# Visitor from the UK looking to get out and ride!



## marklkelly (May 13, 2013)

Hi All,

(I'm new to this forum - but probably only going to be a temporary visitor!)

I'm travelling from the U.K and staying in Beverly Hills (on the Wilshire Boulevard) for a week (from Friday - Saturday), as part of a business trip. I'd love to get out and ride while I'm there - so am fishing for advice on:

1. Where I could rent a decent road bike. I won't have a car, so anywhere local would be great.
2. If there are any recommended routes I could take (starting on the Wilshire boulevard - as I won't really have transport), or group rides I could join.

Many thanks for any help you can give me!

Mark


----------



## Hollywood (Jan 16, 2003)

Helen's Cycles in Santa Monica is the closest shop I know of with rentals. 310-829-1836 ask for Jeff or Damon.

However, thats not really close enough to Bev Hills without a car. Maybe taxi cab to the shop with your gear? There's better riding leaving from Helen's than from the middle of Bev Hills, IMO. You pretty much want to avoid riding a bike on Wilshire Blvd if you can. Not the most bike friendly street in the city... The shop guys can map you a route into the Santa Monica mtns, or even to just tool around SM, Venice and the beach bike paths. 

I don't know how fit you are, but there's a popular Sunday am ride called "The Nichols Ride" thats pretty fast and includes some good climbing. Meets in Westwood village, not far from you.


----------



## flieger (May 16, 2013)

You could try Beverly Hills Bike Shop on West Pico; they're just west of 20th Century Fox studios (and conveniently close to a local breakfast place people like called John O'Groats). They rent Felts & Specializeds for around 75/day. They might give you a weekly, too.

There's also I. Martin's bike shop on Beverly Boulevard (not Beverly Drive); it's just a block or so east of the Beverly Center. It's part of the Helens Cyclery family (mentioned by Hollywood). They're a high-end shop, so expect prices to go up a bit.Locations - Helens Cycles Santa Monica California

There's a local Yahoo group called "Beverly Hills Spokesmen" who ride in the mornings, though they may just mostly do weekends. Usually, though, cyclists tend to meet up on south Beverly Drive in BH (south of Wilshire) at one of the coffee shops; there's a Starbucks, a Coffee Bean, and a Peets. Peets seems to be the place du jour.

There are a couple early-morning race-groups. Velo Club La Grange is one; they ride early and hard, though they do have a casual Friday ride. If you're in great shape, they're fun.

Check out SoCalCycling. There might be something that piques your interest.


----------



## Randy99CL (Mar 27, 2013)

I know you won't have any trouble and I know this is obvious to you but please remember to stay to the right on our roads.

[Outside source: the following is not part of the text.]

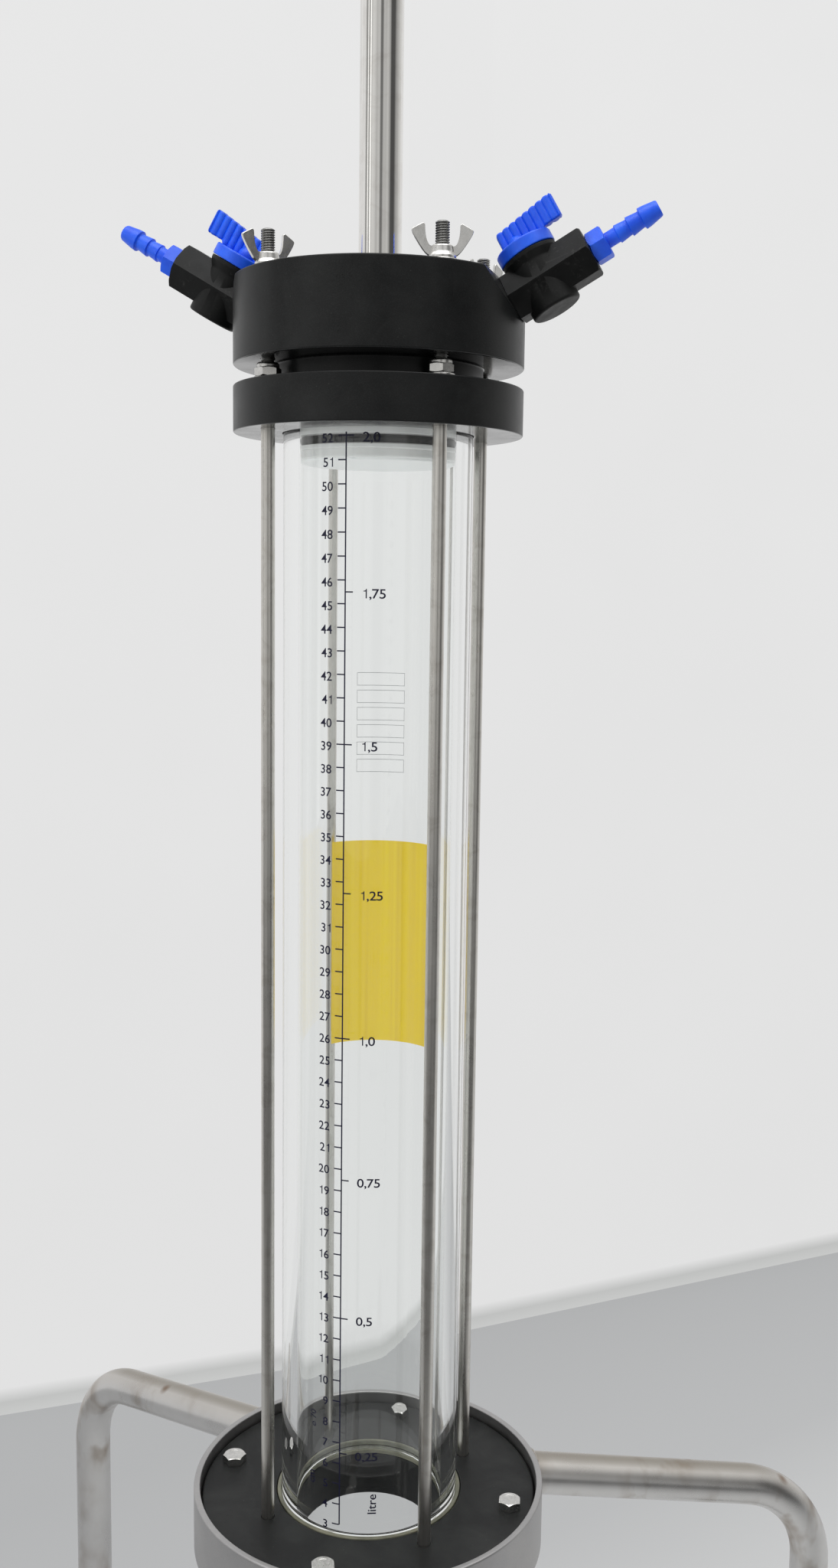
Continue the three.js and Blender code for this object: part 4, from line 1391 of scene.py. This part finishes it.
def wall_colour(mat):
    """Pale wall, darker at its foot and faintly blotched."""
    z = mat.xyz()[2]
    low = mat.ramp(mat.remap(z, span=(0.0, 0.022)),
                   [(0.0, srgb(204, 205, 204)), (0.45, srgb(196, 197, 196)),
                    (1.0, srgb(230, 230, 230))])
    brighten = mat.ramp(mat.remap(z, span=(0.1, 1.1)), [(0.0, 0.985), (1.0, 1.03)])
    blotches = mat.remap(mat.noise(scale=3.0, detail=4.0), span=(0.35, 0.7), to=(1.0, 0.98))
    return mat.mix(1.0, mat.mix(1.0, low, brighten, "MULTIPLY"), blotches, "MULTIPLY")


def floor_colour(mat):
    """Pale floor, shaded from one side; reflections see its near part dark."""
    x, y, _ = mat.xyz()
    across = mat.remap(mat.add(mat.mul(x, 0.75), mat.mul(y, -0.65)), span=(-0.45, 0.0))
    shade = mat.ramp(across, [(0.0, srgb(178, 179, 180)), (0.5, srgb(186, 187, 188)),
                              (1.0, srgb(212, 213, 213))])
    depth = mat.add(mat.mul(x, BACK.x), mat.mul(y, BACK.y))
    rays = mat.out_all("LightPath")
    mirrored = mat.mul(rays["Is Glossy Ray"], mat.sub(1.0, rays["Is Transmission Ray"]))
    near = mat.remap(depth, span=(-0.45, 0.0), to=(1.0, 0.0))
    return mat.mix(mat.mul(near, mirrored), shade, (0.12, 0.12, 0.12))


def stage_sheet(name, quads, paint):
    points = [((x + ORIGIN[0]) / 1000, (y + ORIGIN[1]) / 1000, z / 1000)
              for quad in quads for x, y, z in quad]
    faces = [list(range(4 * i, 4 * i + 4)) for i in range(len(quads))]
    ob = add_object(name, points, faces)
    ob.data.materials.append(paint)


def build_surroundings():
    """Pale floor, and a wall that turns a corner behind the object."""
    wall = [[(*a, STAGE_Z), (*b, STAGE_Z), (*b, 3200), (*a, 3200)]
            for a, b in zip(WALL_LINE, WALL_LINE[1:])]
    stage_sheet("wall", wall, stage_paint("wall_paint", wall_colour, glow=0.93))
    half = 3000
    floor = [(-half, -half, STAGE_Z), (half, -half, STAGE_Z), (half, half, STAGE_Z),
             (-half, half, STAGE_Z)]
    stage_sheet("floor", [floor], stage_paint("floor_paint", floor_colour, glow=0.75))


def build_world():
    world = bpy.data.worlds.new("room")
    bpy.context.scene.world = world
    room = Nodes(world, coords="Generated", output="OutputWorld")
    x, y, z = room.xyz()
    front = room.add(room.mul(x, FRONT.x), room.mul(y, FRONT.y))
    right = room.add(room.mul(x, RIGHT.x), room.mul(y, RIGHT.y))
    angle = room.math("ARCTAN2", right, front)
    turn = room.add(room.mul(angle, 1 / (2 * math.pi)), 0.5)
    # between the ends, the levels are very slightly warm
    stops = [(at, (level, level, level * 0.985)) for at, level in ROOM]
    stops[0], stops[-1] = ROOM[0], ROOM[-1]
    horizon = room.ramp(turn, stops)
    overhead = room.remap(z, span=(0.35, 0.75))
    colour = room.mix(overhead, horizon, (0.95, 0.95, 0.94))
    # the camera, and in part the view through glass, see a plain backdrop
    rays = room.out_all("LightPath")
    through = room.mul(rays["Is Transmission Ray"], 0.6)
    plain = room.math("MAXIMUM", rays["Is Camera Ray"], through)
    colour = room.mix(plain, colour, (0.90, 0.90, 0.90))
    room.finish(room.out("Background", Color=colour, Strength=0.85))


def area_light(name, offset, width, height, energy):
    """Rectangular light aimed at the middle of the column; metres and watts."""
    centre = Vector((AXIS_X, AXIS_Y, 0.55))
    light = bpy.data.lights.new(name, "AREA")
    light.shape = "RECTANGLE"
    light.size, light.size_y = width, height
    light.energy = energy
    ob = bpy.data.objects.new(name, light)
    bpy.context.scene.collection.objects.link(ob)
    place = centre + offset
    ob.location = place
    ob.rotation_euler = (centre - place).to_track_quat("-Z", "Y").to_euler()
    return ob


def build_lights():
    area_light("ceiling", FRONT * 0.5 + Vector((0, 0, 1.9)), width=2.2, height=1.4, energy=22)
    window = area_light("left_window", FRONT * 1.2 - RIGHT * 1.6 + Vector((0, 0, 0.6)),
                        width=1.0, height=1.6, energy=12)
    window.visible_glossy = False
    window.visible_transmission = False


def set_render():
    scene = bpy.context.scene
    scene.view_settings.view_transform = "Standard"
    scene.view_settings.look = "None"
    scene.view_settings.exposure = 0.0
    scene.view_settings.gamma = 1.0
    scene.cycles.use_denoising = True
    scene.cycles.max_bounces = 16
    scene.cycles.transmission_bounces = 14
    scene.cycles.transparent_max_bounces = 16
    scene.cycles.glossy_bounces = 6
    scene.cycles.caustics_reflective = False
    scene.cycles.caustics_refractive = False


build_stand()
build_base()
build_clamp_flange()
build_lid()
build_tube()
build_rods()
build_base_bolts()
build_valves()
build_adaptor()
build_scale()
build_label()
build_boxes()
dress_cad()
build_camera()
build_surroundings()
build_world()
build_lights()
set_render()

Almost 20 years ago I was active on a Honda Goldwing forum and got to be good friends with an Aussie who'd saved money for years for a trip to America.
Two days after arriving he rented a Goldwing and was riding to a rally when (his brain on autopilot) he took to the left lane going around a blind curve. Unfortunately, the head-on with the truck killed him instantly.

Because of his death, the forum set up a group of volunteers so that any members from other nations always had an escort when they rode in the US.

I realize that you on a bike and he on a moto are not at all the same thing.
Just be careful out there, OK?


----------